Tradição cristã que tem suas origens ainda na Idade Média, a Queima de Judas - ou Malhação de Judas -, acontece em todo Sábado de Aleluia e é uma daquelas tradições que quem participa ou já participou, sempre tem boas e vívidas lembranças. O evento tem perdido sua força, principalmente no que diz respeito ao que acontece além da queima, como as brincadeiras direcionadas às crianças, mas tem voltado com vontade nesse 2023 pós-pandemia, junto a vontade daqueles que lutam para manter essa tradição viva.
Uma dessas pessoas é o aposentado Fernando Dias da Encarnação Filho, 66 anos, que sob o legado do famoso Florentino Fogueteiro - que faleceu em maio de 2006, aos 86 anos -, aprendeu a fazer o boneco do Judas aos 10 anos, assistindo Florentino em seu ofício e insistindo para que o mestre o ensinasse. “Ele não gostava de ensinar, não tinha paciência, mas depois de muito ver ele fazendo, disse a ele que sabia montar uma das partes com fogos do boneco, ele duvidou e eu insisti. Quando terminei e ele viu que ficou bom, deixou que eu aprendesse mais”.
Durante a pandemia, principalmente em 2020 e em 2021, ele conta que não vendeu boneco algum, mas não por falta de pedidos. “Tinham aqueles que queriam fazer a festa mesmo na situação em que estávamos, mas a gente se recusava. A Queima de Judas reúne muita gente, se a gente vendesse estaríamos incentivando que as pessoas se aglomerassem, né? Só voltamos a vender em 2022, mas foi bem pouco”, lembra Fernando, que tem como sócio o administrador Jean Neiva, 42 anos, outro dos discípulos de Florentino.
Jean conta que o esperado este ano é vender cerca de 450 bonecos ou mais. Durante a entrevista, ele precisou diversas vezes atender pessoas que chegavam para buscar seus Judas encomendados. Esse número, no entanto, está bem longe de se equiparar aos anos antes da pandemia.

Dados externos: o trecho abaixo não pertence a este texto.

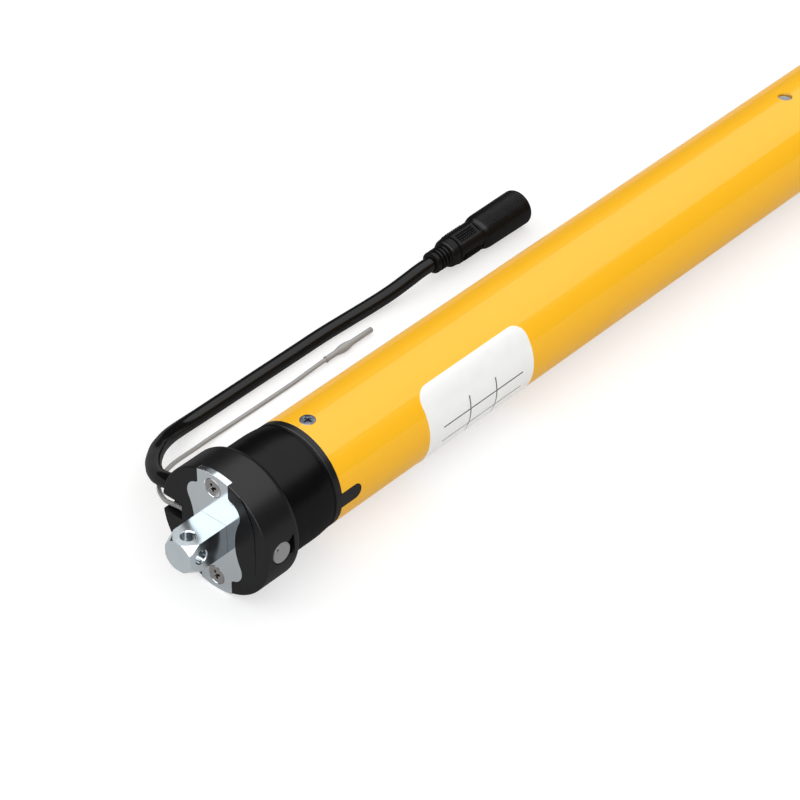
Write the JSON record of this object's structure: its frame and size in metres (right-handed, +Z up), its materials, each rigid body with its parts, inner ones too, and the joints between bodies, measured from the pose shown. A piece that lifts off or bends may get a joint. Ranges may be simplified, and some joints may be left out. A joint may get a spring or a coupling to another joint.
{
  "type": "tubular roller blind motor",
  "caption": "Slim tubular motor for a roller blind: a lacquered tube with a black head, idler ring, square mounting pin, button, low-voltage lead, aerial and geared drive shaft.",
  "frame": {"origin": "on the motor's axis at the end of the idler ring that faces the head's flange", "axes": "+X along the motor towards the drive shaft, +Z up, and the setting button faces -Y; the cable and the aerial leave the head on the +Y side"},
  "size_m": [0.4179, 0.0813, 0.0418],
  "materials": {
    "tube_lacquer": "gloss lacquer",
    "head_plastic": "satin moulded",
    "ring_plastic": "satin moulded",
    "plated_steel": "bright zinc plated",
    "dark_screw": "dark plated",
    "label_film": "semi gloss film",
    "gland_rubber": "matt",
    "cable_jacket": "satin",
    "connector_plastic": "satin moulded",
    "contact_metal": "plated",
    "aerial_jacket": "satin",
    "button_plastic": "satin",
    "white_plastic": "matt",
    "circuit_green": "solder mask",
    "component_black": "matt",
    "radio_blue": "solder mask",
    "lead_insulation": "satin",
    "motor_steel": "zinc plated",
    "ferrite": "matt",
    "bronze": "sintered",
    "carbon": "matt",
    "shaft_steel": "ground",
    "copper": "enamelled",
    "gear_steel": "machined",
    "cast_zinc": "die cast",
    "damper_rubber": "matt"
  },
  "bodies": {
    "motor": {"tube": "tube_lacquer", "head_housing": "head_plastic", "collar_insert": "ring_plastic", "mounting_plate": "plated_steel", "square_pin": "plated_steel", "plate_screws": "plated_steel", "tube_screws": "dark_screw", "rating_label": "label_film", "cable_gland": "gland_rubber", "power_cable": "cable_jacket", "connector_body": "connector_plastic", "connector_contacts": "contact_metal", "aerial_wire": "aerial_jacket", "aerial_sleeve": "aerial_jacket", "button_board": "circuit_green", "tact_switch": "component_black", "board_carrier": "white_plastic", "control_board": "circuit_green", "board_parts": "component_black", "radio_module": "radio_blue", "supply_leads": "lead_insulation", "motor_leads": "lead_insulation", "motor_can": "motor_steel", "motor_dampers": "damper_rubber", "motor_end_cap": "component_black", "stator_magnets": "ferrite", "motor_bushes": "bronze", "brushes": "carbon", "hall_board": "circuit_green", "brake_coil": "motor_steel", "input_flange": "cast_zinc", "gearbox_pins": "plated_steel", "ring_gear": "gear_steel", "thrust_washer": "bronze", "end_bearing": "cast_zinc", "output_bushes": "bronze"},
    "idler": {"idler_ring": "ring_plastic"},
    "button": {"setting_button": "button_plastic", "switch_plunger": "white_plastic"},
    "rotor": {"rotor_shaft": "shaft_steel", "rotor_core": "gear_steel", "rotor_windings": "copper", "commutator": "copper", "encoder_magnet": "ferrite", "brake_disc": "gear_steel", "sun_pinion": "gear_steel"},
    "output": {"output_shaft": "shaft_steel"},
    "stage_2": {"carrier_2": "gear_steel"},
    "stage_1": {"carrier_1": "gear_steel"},
    "planet_1a": {"planet_1a": "gear_steel"},
    "planet_1b": {"planet_1b": "gear_steel"},
    "planet_1c": {"planet_1c": "gear_steel"},
    "planet_2a": {"planet_2a": "gear_steel"},
    "planet_2b": {"planet_2b": "gear_steel"},
    "planet_2c": {"planet_2c": "gear_steel"},
    "planet_3a": {"planet_3a": "gear_steel"},
    "planet_3b": {"planet_3b": "gear_steel"},
    "planet_3c": {"planet_3c": "gear_steel"}
  },
  "joints": [
    {"name": "idler_spin", "type": "hinge", "parent": "motor", "child": "idler", "pos_m": [0.0088, 0, 0], "axis": [1, 0, 0], "continuous": true},
    {"name": "button_press", "type": "slide", "parent": "motor", "child": "button", "axis": [0, 1, 0], "range_m": [0, 0.0008], "stiffness_N_per_m": 900, "springref_m": -0.0008},
    {"name": "output_turn", "type": "hinge", "parent": "motor", "child": "output", "pos_m": [0.348, 0, 0], "axis": [1, 0, 0], "continuous": true},
    {"name": "stage_2_turn", "type": "hinge", "parent": "motor", "child": "stage_2", "pos_m": [0.292, 0, 0], "axis": [1, 0, 0], "continuous": true},
    {"name": "stage_1_turn", "type": "hinge", "parent": "motor", "child": "stage_1", "pos_m": [0.273, 0, 0], "axis": [1, 0, 0], "continuous": true},
    {"name": "rotor_turn", "type": "hinge", "parent": "motor", "child": "rotor", "pos_m": [0.208, 0, 0], "axis": [1, 0, 0], "continuous": true},
    {"name": "planet_1a_spin", "type": "hinge", "parent": "stage_1", "child": "planet_1a", "pos_m": [0.2653, 0.009, 0], "axis": [1, 0, 0], "continuous": true},
    {"name": "planet_1b_spin", "type": "hinge", "parent": "stage_1", "child": "planet_1b", "pos_m": [0.2653, -0.0045, 0.00779], "axis": [1, 0, 0], "continuous": true},
    {"name": "planet_1c_spin", "type": "hinge", "parent": "stage_1", "child": "planet_1c", "pos_m": [0.2653, -0.0045, -0.00779], "axis": [1, 0, 0], "continuous": true},
    {"name": "planet_2a_spin", "type": "hinge", "parent": "stage_2", "child": "planet_2a", "pos_m": [0.2819, 0.009, 0], "axis": [1, 0, 0], "continuous": true},
    {"name": "planet_2b_spin", "type": "hinge", "parent": "stage_2", "child": "planet_2b", "pos_m": [0.2819, -0.0045, 0.00779], "axis": [1, 0, 0], "continuous": true},
    {"name": "planet_2c_spin", "type": "hinge", "parent": "stage_2", "child": "planet_2c", "pos_m": [0.2819, -0.0045, -0.00779], "axis": [1, 0, 0], "continuous": true},
    {"name": "planet_3a_spin", "type": "hinge", "parent": "output", "child": "planet_3a", "pos_m": [0.3045, 0.009, 0], "axis": [1, 0, 0], "continuous": true},
    {"name": "planet_3b_spin", "type": "hinge", "parent": "output", "child": "planet_3b", "pos_m": [0.3045, -0.0045, 0.00779], "axis": [1, 0, 0], "continuous": true},
    {"name": "planet_3c_spin", "type": "hinge", "parent": "output", "child": "planet_3c", "pos_m": [0.3045, -0.0045, -0.00779], "axis": [1, 0, 0], "continuous": true}
  ],
  "couplings": [
    {"joint": "stage_2_turn", "follows": "output_turn", "ratio": 5},
    {"joint": "stage_1_turn", "follows": "output_turn", "ratio": 25},
    {"joint": "rotor_turn", "follows": "output_turn", "ratio": 125},
    {"joint": "planet_1a_spin", "follows": "output_turn", "ratio": -66.667},
    {"joint": "planet_1b_spin", "follows": "output_turn", "ratio": -66.667},
    {"joint": "planet_1c_spin", "follows": "output_turn", "ratio": -66.667},
    {"joint": "planet_2a_spin", "follows": "output_turn", "ratio": -13.333},
    {"joint": "planet_2b_spin", "follows": "output_turn", "ratio": -13.333},
    {"joint": "planet_2c_spin", "follows": "output_turn", "ratio": -13.333},
    {"joint": "planet_3a_spin", "follows": "output_turn", "ratio": -2.6667},
    {"joint": "planet_3b_spin", "follows": "output_turn", "ratio": -2.6667},
    {"joint": "planet_3c_spin", "follows": "output_turn", "ratio": -2.6667}
  ]
}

Em 2019 e antes disso, vendíamos em média mil Judas. A tradição vem sendo esquecida tanto pelas pessoas em si, quanto pelas prefeituras baianas
Custo
Hoje, cada boneco custa em média R$ 350, mas era bem mais caro, lembra Fernando. “Na época de Florentino, um boneco chegava perto do valor do salário mínimo da época e as pessoas compravam, a tradição ainda estava bem viva”. E se engana quem acha que o boneco de aparência simples é fácil de ser feito. Há toda uma engenharia e mecânica por trás do Judas que gira, pega fogo e diverte quem assiste.
“É preciso cuidado e atenção na hora de construir o Judas, o material certo para o corpo e a cabeça, assim como tecido leve para as roupas. É preciso saber a quantidade certa de fogos, assim como o tamanho certo da espada que faz ele girar. Uma bomba mais forte em uma rua mais estreita, e a explosão pode quebrar as janelas de vidro das casas”, explica Fernando.

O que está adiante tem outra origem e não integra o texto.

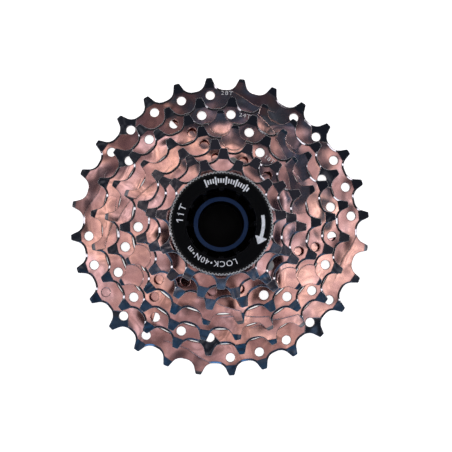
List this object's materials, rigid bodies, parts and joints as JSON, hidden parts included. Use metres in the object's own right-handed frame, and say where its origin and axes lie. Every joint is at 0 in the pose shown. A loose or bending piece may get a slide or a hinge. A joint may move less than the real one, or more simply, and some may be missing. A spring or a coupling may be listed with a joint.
{
  "type": "bicycle cassette",
  "caption": "Stack of toothed steel sprockets of stepped size with shift ramps and windows, spacers, splined bore, screwed lockring, held on a moulded packing core.",
  "frame": {"origin": "on the axis, in the plane of the packing core's flange that the stack stands on", "axes": "+Z along the axis from the largest sprocket to the lockring; +Y through the narrow key lug"},
  "size_m": [0.115, 0.115, 0.0369],
  "materials": {
    "core_plastic": "moulded satin black plastic",
    "plate_steel": "polished plate with a rosy bronze tint, dark tooth bevels",
    "spacer_steel": "plated steel",
    "spacer_plastic": "moulded black plastic",
    "rivet_steel": "bright steel",
    "washer_steel": "bright rolled steel",
    "lockring_black": "satin black anodised with white print"
  },
  "bodies": {
    "core": {"packing_core": "core_plastic"},
    "cluster": {"sprocket_28": "plate_steel", "spacer_28_24": "spacer_steel", "sprocket_24": "plate_steel", "spacer_24_21": "spacer_steel", "sprocket_21": "plate_steel", "spacer_21_18": "spacer_steel", "sprocket_18": "plate_steel", "spacer_18_15": "spacer_steel", "sprocket_15": "plate_steel", "rivet_1": "rivet_steel", "rivet_2": "rivet_steel", "rivet_3": "rivet_steel"},
    "loose_spacer": {"spacer_15_13": "spacer_plastic"},
    "small_13": {"sprocket_13": "plate_steel"},
    "small_11": {"sprocket_11": "plate_steel"},
    "washer": {"lockring_washer": "washer_steel"},
    "lockring": {"lockring": "lockring_black"}
  },
  "joints": [
    {"name": "cluster_slide", "type": "slide", "parent": "core", "child": "cluster", "axis": [0, 0, 1], "range_m": [0, 0.032]},
    {"name": "spacer_slide", "type": "slide", "parent": "cluster", "child": "loose_spacer", "axis": [0, 0, 1], "range_m": [0, 0.01]},
    {"name": "sprocket_13_slide", "type": "slide", "parent": "loose_spacer", "child": "small_13", "axis": [0, 0, 1], "range_m": [0, 0.008]},
    {"name": "sprocket_11_slide", "type": "slide", "parent": "small_13", "child": "small_11", "axis": [0, 0, 1], "range_m": [0, 0.008]},
    {"name": "lockring_lift", "type": "slide", "parent": "small_11", "child": "washer", "axis": [0, 0, 1], "range_m": [0, 0.006]},
    {"name": "lockring_turn", "type": "hinge", "parent": "washer", "child": "lockring", "pos_m": [0, 0, 0.03], "axis": [0, 0, 1], "range_deg": [0, 2160]}
  ],
  "couplings": [
    {"joint": "lockring_lift", "follows": "lockring_turn", "m_per_rad": 0.00015915}
  ]
}
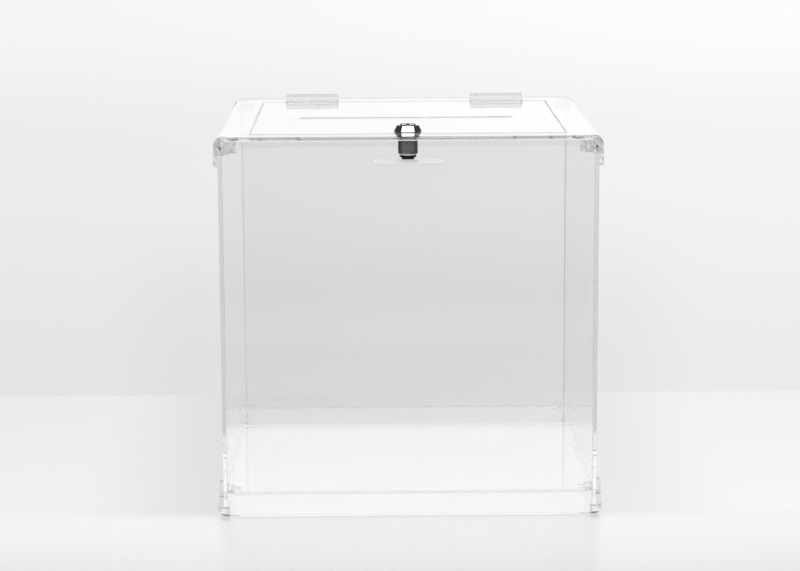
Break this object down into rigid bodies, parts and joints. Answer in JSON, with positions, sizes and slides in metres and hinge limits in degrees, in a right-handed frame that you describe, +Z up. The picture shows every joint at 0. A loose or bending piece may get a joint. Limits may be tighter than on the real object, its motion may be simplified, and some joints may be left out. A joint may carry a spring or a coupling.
{
  "type": "ballot box",
  "caption": "Clear box with a raised base, a slotted lid on two rear hinges, clear corner clips and a cam lock at the front of the lid.",
  "frame": {"origin": "on the table under the middle of the box", "axes": "+Z up, -Y towards the front, where the lock is, and +X to the right seen from the front"},
  "size_m": [0.309, 0.309, 0.3134],
  "materials": {
    "clear_sheet": "polished clear sheet with cut edges",
    "clear_moulding": "clear injection moulding",
    "clear_hinge": "clear injection moulding",
    "lock_chrome": "bright plated die casting",
    "lock_steel": "plated steel"
  },
  "bodies": {
    "box": {"front_panel": "clear_sheet", "back_panel": "clear_sheet", "left_panel": "clear_sheet", "right_panel": "clear_sheet", "base_panel": "clear_sheet", "top_frame": "clear_sheet", "lid_rest_strip": "clear_sheet", "cam_shelf": "clear_sheet", "top_clip_front_left": "clear_moulding", "top_clip_front_right": "clear_moulding", "top_clip_rear_left": "clear_moulding", "top_clip_rear_right": "clear_moulding", "base_clip_front_left": "clear_moulding", "base_clip_front_right": "clear_moulding", "base_clip_rear_left": "clear_moulding", "base_clip_rear_right": "clear_moulding", "hinge_left_frame_leaf": "clear_hinge", "hinge_right_frame_leaf": "clear_hinge", "hinge_left_pin": "clear_hinge", "hinge_right_pin": "clear_hinge"},
    "lid": {"lid": "clear_sheet", "hinge_left_lid_leaf": "clear_hinge", "hinge_right_lid_leaf": "clear_hinge", "lock_housing": "lock_chrome", "lock_nut": "lock_steel"},
    "lock": {"lock_plug": "lock_chrome", "stop_washer": "lock_steel", "lock_cam": "lock_steel", "cam_screw": "lock_steel"}
  },
  "joints": [
    {"name": "lid_hinge", "type": "hinge", "parent": "box", "child": "lid", "pos_m": [0, 0.1205, 0.3104], "axis": [-1, 0, 0], "range_deg": [0, 188]},
    {"name": "lock_turn", "type": "hinge", "parent": "lid", "child": "lock", "pos_m": [0, -0.114, 0.29], "axis": [0, 0, 1], "range_deg": [0, 180]}
  ]
}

Há ainda outra coisa a ser contada sobre a tradição: muitos têm características e até faixas que fazem a alusão a um político ou figura pública que tenha se tornado um desafeto daquela comunidade - ou até do país -, mas esses detalhes não são feitos por quem constrói os bonecos. Pelo menos não os construídos pela equipe de Fernando e Jean. “Pense comigo, se hoje eu faço um boneco com a cara de fulano, esse fulano que poderia vir a ser meu cliente no futuro. Vai encrencar com quem? Comigo”, explica Fernando.

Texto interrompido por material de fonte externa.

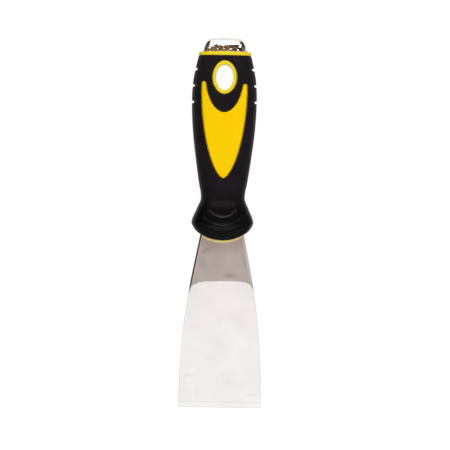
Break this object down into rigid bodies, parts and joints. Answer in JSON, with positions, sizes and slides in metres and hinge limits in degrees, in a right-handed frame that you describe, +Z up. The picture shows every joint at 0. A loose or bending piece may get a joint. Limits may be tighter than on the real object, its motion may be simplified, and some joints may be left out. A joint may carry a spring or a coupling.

Eles então entregam o boneco de calça e camisa comprida de tecidos leves apenas. “Nós até indicamos qual o melhor material usar e onde encontrar, mas só. O mais pedido esse ano, por exemplo, tem sido o Rei do Pix, por causa do caso recente de roubo. É uma tradição que tem esse lado político sim, mas que continua divertindo muito”, afirma Jean.